Some readers may, like me, try to avoid consuming sugar by resorting instead to artificial sweeteners. Ever since these synthetics came out almost fifty years ago, however, there have been concerns about their health effects.

One of the more popular sweeteners is sucralose which is marketed as Splenda. The sucralose molecule has the same chemical structure as sucrose (regular sugar) except that it replaces three oxygen atoms in sucrose with three chlorine atoms which caused some alarm among chemists in the late 90s when Splenda was first developed. An article by chemist Josh Bloom at the website of the American Council on Science and Health explains why:
The most obvious red flag for toxicity is a molecule that appears to be chemically reactive. Reactive molecules often cause trouble because, as the name implies, they react with biomolecules in the body (proteins or DNA, for example) and can alter their structures. This alteration can change or even disable the function of proteins or DNA, and this is what is usually responsible for toxicity.

Because of this property, there are not many reactive drugs on the market. The main exceptions to this are certain cancer drugs, many of which (especially the older ones) are intentionally made to be reactive, since they work by poisoning cancer cells (and also non-cancerous cells).

Any trained organic chemist can identify hot spots [indicators] that make molecules reactive....This is why sucralose raised a few eyebrows when it was approved by the FDA in 1998. The sweetener doesn’t have one potential hot spot. It has three.
Yikes! So why think it's safe? Bloom explains:
Sucralose is identical to sucrose (cane sugar), with one exception — the three chlorine atoms .... In sucrose, those chlorine atoms are oxygen. But, it is these chlorine atoms that turn sugar into something with no calories. This is because the two chemicals are handled very differently in your body.

After you swallow sucrose, an intestinal enzyme called sucrase rapidly converts it to a 1:1 mixture of glucose and fructose. Both of these sugars have plenty of calories. But sucrase doesn’t recognize sucralose as sugar so the enzyme does not react with it or break it down. As a result, almost all sucralose passes through your digestive system without being absorbed. This is why it has zero calories.
Evidently, the sucralose molecule is essentially inert, passing through and out of the body without having reacted with anything.

Bloom includes a number of other interesting facts about sucralose in his article. Here are a couple:
The three chlorine atoms make sucralose 600 times sweeter than sucrose. A can of Pepsi One contains 60 mg of sucralose.

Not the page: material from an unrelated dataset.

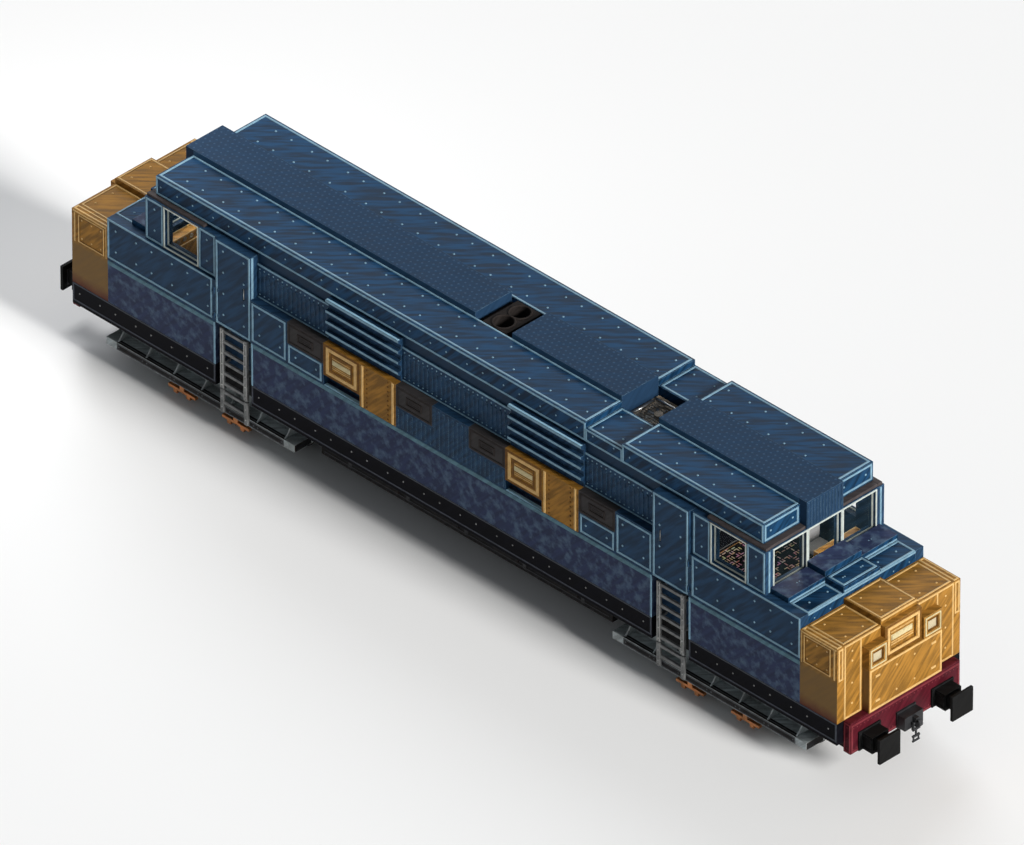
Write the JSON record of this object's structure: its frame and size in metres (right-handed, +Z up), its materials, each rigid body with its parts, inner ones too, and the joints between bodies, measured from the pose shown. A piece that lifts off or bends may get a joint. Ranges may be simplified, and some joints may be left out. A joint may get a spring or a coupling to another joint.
{
  "type": "diesel locomotive",
  "caption": "Double-ended diesel locomotive with low noses, raised cabs, hinged crew doors and swivelling bogies on flanged wheels.",
  "frame": {"origin": "on the ground plane under the middle of the body, level with the lowest points of the wheel flanges", "axes": "+X to the front end, +Y to the left side, +Z up"},
  "size_m": [22.53, 3.447, 5.2799],
  "materials": {
    "body_blue": "satin",
    "roof_blue": "satin",
    "wall_blue": "satin",
    "lower_blue": "satin",
    "nose_yellow": "satin",
    "beam_red": "satin",
    "black_paint": "satin",
    "black_steel": "matte",
    "buffer_steel": "satin",
    "forged_steel": "rough",
    "vent_grey": "matte",
    "exhaust_steel": "rough",
    "machinery_brown": "rough",
    "engine_green": "satin",
    "window_glass": "clear",
    "cab_floor": "matte",
    "desk_amber": "satin",
    "seat_grey": "worn",
    "ladder_grey": "worn",
    "bogie_grey": "matte",
    "copper_bracket": "worn",
    "wheel_steel": "worn"
  },
  "bodies": {
    "root": {"underframe": "black_steel", "sole_bars": "black_paint", "drag_boxes": "black_steel", "centre_tank": "black_steel", "buffer_beams": "beam_red", "buffers": "buffer_steel", "draw_hooks": "forged_steel", "coupling_links": "forged_steel", "side_walls": "wall_blue", "lower_panels": "lower_blue", "band_panels": "body_blue", "side_vents": "vent_grey", "grille_panels": "nose_yellow", "edge_panels": "nose_yellow", "ribbed_panels": "body_blue", "louvres": "body_blue", "roof_sides": "roof_blue", "roof_centre": "roof_blue", "exhaust": "exhaust_steel", "cooling_gear": "machinery_brown", "engine": "engine_green", "cab_front": "body_blue", "cab_rear": "body_blue", "cab_glass": "window_glass", "cab_floors": "cab_floor", "cab_desks": "desk_amber", "cab_seats": "seat_grey", "nose_decks": "roof_blue", "noses": "nose_yellow", "nose_plates": "nose_yellow", "marker_lights": "nose_yellow", "headcode_boxes": "nose_yellow", "ladders": "ladder_grey", "door_hinges": "body_blue"},
    "door_front_left": {"door_front_left": "body_blue"},
    "door_front_right": {"door_front_right": "body_blue"},
    "door_rear_left": {"door_rear_left": "body_blue"},
    "door_rear_right": {"door_rear_right": "body_blue"},
    "bogie_front": {"bogie_frame_front": "bogie_grey", "bogie_steps_front": "ladder_grey", "axle_boxes_front": "bogie_grey", "motors_front": "black_steel", "brake_brackets_front": "copper_bracket"},
    "bogie_rear": {"bogie_frame_rear": "bogie_grey", "bogie_steps_rear": "ladder_grey", "axle_boxes_rear": "bogie_grey", "motors_rear": "black_steel", "brake_brackets_rear": "copper_bracket"},
    "wheelset_1": {"wheelset_1": "wheel_steel"},
    "wheelset_2": {"wheelset_2": "wheel_steel"},
    "wheelset_3": {"wheelset_3": "wheel_steel"},
    "wheelset_4": {"wheelset_4": "wheel_steel"},
    "wheelset_5": {"wheelset_5": "wheel_steel"},
    "wheelset_6": {"wheelset_6": "wheel_steel"}
  },
  "joints": [
    {"name": "bogie_front_swivel", "type": "hinge", "parent": "root", "child": "bogie_front", "pos_m": [7, 0, 1.1], "axis": [0, 0, 1], "range_deg": [-4, 4]},
    {"name": "bogie_rear_swivel", "type": "hinge", "parent": "root", "child": "bogie_rear", "pos_m": [-7, 0, 1.1], "axis": [0, 0, 1], "range_deg": [-4, 4]},
    {"name": "wheelset_1_spin", "type": "hinge", "parent": "bogie_front", "child": "wheelset_1", "pos_m": [8.85, 0, 0.6], "axis": [0, 1, 0], "continuous": true},
    {"name": "wheelset_2_spin", "type": "hinge", "parent": "bogie_front", "child": "wheelset_2", "pos_m": [7, 0, 0.6], "axis": [0, 1, 0], "continuous": true},
    {"name": "wheelset_3_spin", "type": "hinge", "parent": "bogie_front", "child": "wheelset_3", "pos_m": [5.15, 0, 0.6], "axis": [0, 1, 0], "continuous": true},
    {"name": "wheelset_4_spin", "type": "hinge", "parent": "bogie_rear", "child": "wheelset_4", "pos_m": [-5.15, 0, 0.6], "axis": [0, 1, 0], "continuous": true},
    {"name": "wheelset_5_spin", "type": "hinge", "parent": "bogie_rear", "child": "wheelset_5", "pos_m": [-7, 0, 0.6], "axis": [0, 1, 0], "continuous": true},
    {"name": "wheelset_6_spin", "type": "hinge", "parent": "bogie_rear", "child": "wheelset_6", "pos_m": [-8.85, 0, 0.6], "axis": [0, 1, 0], "continuous": true},
    {"name": "door_front_left_hinge", "type": "hinge", "parent": "root", "child": "door_front_left", "pos_m": [6.5, 1.7055, 3.6], "axis": [0, 0, -1], "range_deg": [0, 90]},
    {"name": "door_front_right_hinge", "type": "hinge", "parent": "root", "child": "door_front_right", "pos_m": [6.5, -1.7055, 3.6], "axis": [0, 0, 1], "range_deg": [0, 90]},
    {"name": "door_rear_left_hinge", "type": "hinge", "parent": "root", "child": "door_rear_left", "pos_m": [-6.5, 1.7055, 3.6], "axis": [0, 0, 1], "range_deg": [0, 90]},
    {"name": "door_rear_right_hinge", "type": "hinge", "parent": "root", "child": "door_rear_right", "pos_m": [-6.5, -1.7055, 3.6], "axis": [0, 0, -1], "range_deg": [0, 90]}
  ]
}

A can of regular Pepsi contains 41 grams (41,000 mg) of sugar. So, even if sucralose was caloric, you’d only need 600-times less of it to get the same sweetness.

It was impossible to kill rodents that were given insanely high doses of sucralose. Mice and rats that were fed single doses of 16 and 10 grams per kilogram of body weight, respectively, did not die. This is roughly equivalent to one kilogram (2.2 pounds, or 1,000,000 mg) in humans. You would need to drink 17,000 cans of Pepsi One to get that much.
If Bloom is right - and I'm not vouching for his accuracy because I'm not a chemist - it sounds like you can use as much Splenda as you want without having to worry that you're damaging your health.